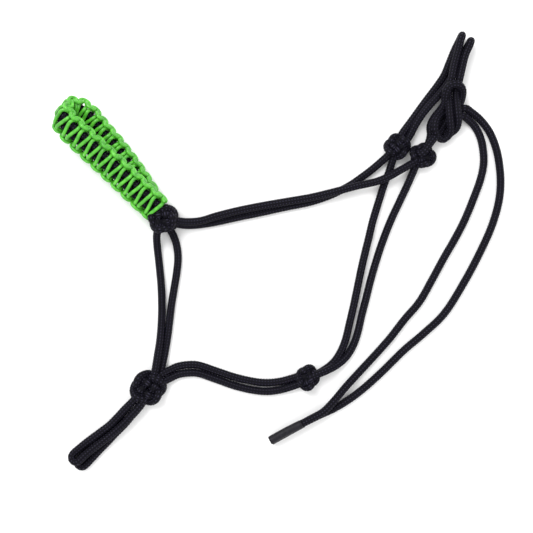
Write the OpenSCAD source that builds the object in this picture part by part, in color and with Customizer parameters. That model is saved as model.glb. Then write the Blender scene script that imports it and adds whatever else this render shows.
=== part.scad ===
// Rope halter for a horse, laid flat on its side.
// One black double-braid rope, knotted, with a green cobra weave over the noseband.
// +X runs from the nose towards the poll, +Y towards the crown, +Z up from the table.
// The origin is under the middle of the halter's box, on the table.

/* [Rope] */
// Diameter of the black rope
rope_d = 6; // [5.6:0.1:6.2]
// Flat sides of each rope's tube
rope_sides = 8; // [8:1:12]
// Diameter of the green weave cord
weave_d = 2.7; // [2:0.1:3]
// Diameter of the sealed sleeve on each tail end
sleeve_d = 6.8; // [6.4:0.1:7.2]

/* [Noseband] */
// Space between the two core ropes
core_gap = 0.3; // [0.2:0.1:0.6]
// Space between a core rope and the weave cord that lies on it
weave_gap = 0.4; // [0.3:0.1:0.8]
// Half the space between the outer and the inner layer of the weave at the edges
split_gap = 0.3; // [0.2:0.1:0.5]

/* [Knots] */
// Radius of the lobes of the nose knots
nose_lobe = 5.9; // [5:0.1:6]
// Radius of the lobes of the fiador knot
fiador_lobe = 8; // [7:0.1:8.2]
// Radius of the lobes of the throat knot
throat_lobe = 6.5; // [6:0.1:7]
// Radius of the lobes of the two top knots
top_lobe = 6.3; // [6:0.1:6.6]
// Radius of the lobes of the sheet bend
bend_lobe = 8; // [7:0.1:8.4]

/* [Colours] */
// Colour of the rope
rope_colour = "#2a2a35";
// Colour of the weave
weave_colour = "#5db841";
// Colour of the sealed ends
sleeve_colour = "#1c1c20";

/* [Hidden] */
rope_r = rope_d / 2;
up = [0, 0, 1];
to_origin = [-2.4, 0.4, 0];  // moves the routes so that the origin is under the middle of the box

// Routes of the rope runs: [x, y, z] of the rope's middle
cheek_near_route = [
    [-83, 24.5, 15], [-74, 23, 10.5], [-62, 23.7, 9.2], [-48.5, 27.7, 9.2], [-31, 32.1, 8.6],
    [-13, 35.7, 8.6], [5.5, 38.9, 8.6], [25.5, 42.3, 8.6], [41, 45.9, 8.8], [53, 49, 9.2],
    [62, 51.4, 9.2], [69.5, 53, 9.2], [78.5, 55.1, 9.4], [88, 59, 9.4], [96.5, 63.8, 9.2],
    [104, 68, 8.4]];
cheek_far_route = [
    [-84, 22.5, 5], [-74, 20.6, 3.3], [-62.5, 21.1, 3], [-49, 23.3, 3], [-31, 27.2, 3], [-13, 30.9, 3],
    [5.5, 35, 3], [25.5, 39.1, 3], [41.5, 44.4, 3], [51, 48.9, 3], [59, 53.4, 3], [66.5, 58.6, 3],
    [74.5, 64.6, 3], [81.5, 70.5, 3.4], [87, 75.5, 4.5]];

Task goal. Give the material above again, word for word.

Exercise response.
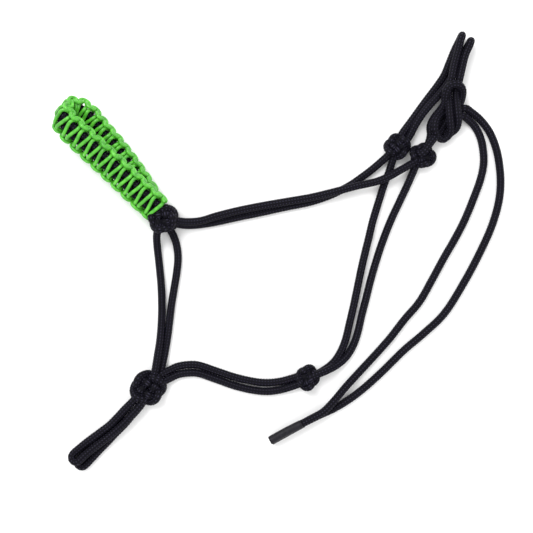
Write the OpenSCAD source that builds the object in this picture part by part, in color and with Customizer parameters. That model is saved as model.glb. Then write the Blender scene script that imports it and adds whatever else this render shows.
=== part.scad ===
// Rope halter for a horse, laid flat on its side.
// One black double-braid rope, knotted, with a green cobra weave over the noseband.
// +X runs from the nose towards the poll, +Y towards the crown, +Z up from the table.
// The origin is under the middle of the halter's box, on the table.

/* [Rope] */
// Diameter of the black rope
rope_d = 6; // [5.6:0.1:6.2]
// Flat sides of each rope's tube
rope_sides = 8; // [8:1:12]
// Diameter of the green weave cord
weave_d = 2.7; // [2:0.1:3]
// Diameter of the sealed sleeve on each tail end
sleeve_d = 6.8; // [6.4:0.1:7.2]

/* [Noseband] */
// Space between the two core ropes
core_gap = 0.3; // [0.2:0.1:0.6]
// Space between a core rope and the weave cord that lies on it
weave_gap = 0.4; // [0.3:0.1:0.8]
// Half the space between the outer and the inner layer of the weave at the edges
split_gap = 0.3; // [0.2:0.1:0.5]

/* [Knots] */
// Radius of the lobes of the nose knots
nose_lobe = 5.9; // [5:0.1:6]
// Radius of the lobes of the fiador knot
fiador_lobe = 8; // [7:0.1:8.2]
// Radius of the lobes of the throat knot
throat_lobe = 6.5; // [6:0.1:7]
// Radius of the lobes of the two top knots
top_lobe = 6.3; // [6:0.1:6.6]
// Radius of the lobes of the sheet bend
bend_lobe = 8; // [7:0.1:8.4]

/* [Colours] */
// Colour of the rope
rope_colour = "#2a2a35";
// Colour of the weave
weave_colour = "#5db841";
// Colour of the sealed ends
sleeve_colour = "#1c1c20";

/* [Hidden] */
rope_r = rope_d / 2;
up = [0, 0, 1];
to_origin = [-2.4, 0.4, 0];  // moves the routes so that the origin is under the middle of the box

// Routes of the rope runs: [x, y, z] of the rope's middle
cheek_near_route = [
    [-83, 24.5, 15], [-74, 23, 10.5], [-62, 23.7, 9.2], [-48.5, 27.7, 9.2], [-31, 32.1, 8.6],
    [-13, 35.7, 8.6], [5.5, 38.9, 8.6], [25.5, 42.3, 8.6], [41, 45.9, 8.8], [53, 49, 9.2],
    [62, 51.4, 9.2], [69.5, 53, 9.2], [78.5, 55.1, 9.4], [88, 59, 9.4], [96.5, 63.8, 9.2],
    [104, 68, 8.4]];
cheek_far_route = [
    [-84, 22.5, 5], [-74, 20.6, 3.3], [-62.5, 21.1, 3], [-49, 23.3, 3], [-31, 27.2, 3], [-13, 30.9, 3],
    [5.5, 35, 3], [25.5, 39.1, 3], [41.5, 44.4, 3], [51, 48.9, 3], [59, 53.4, 3], [66.5, 58.6, 3],
    [74.5, 64.6, 3], [81.5, 70.5, 3.4], [87, 75.5, 4.5]];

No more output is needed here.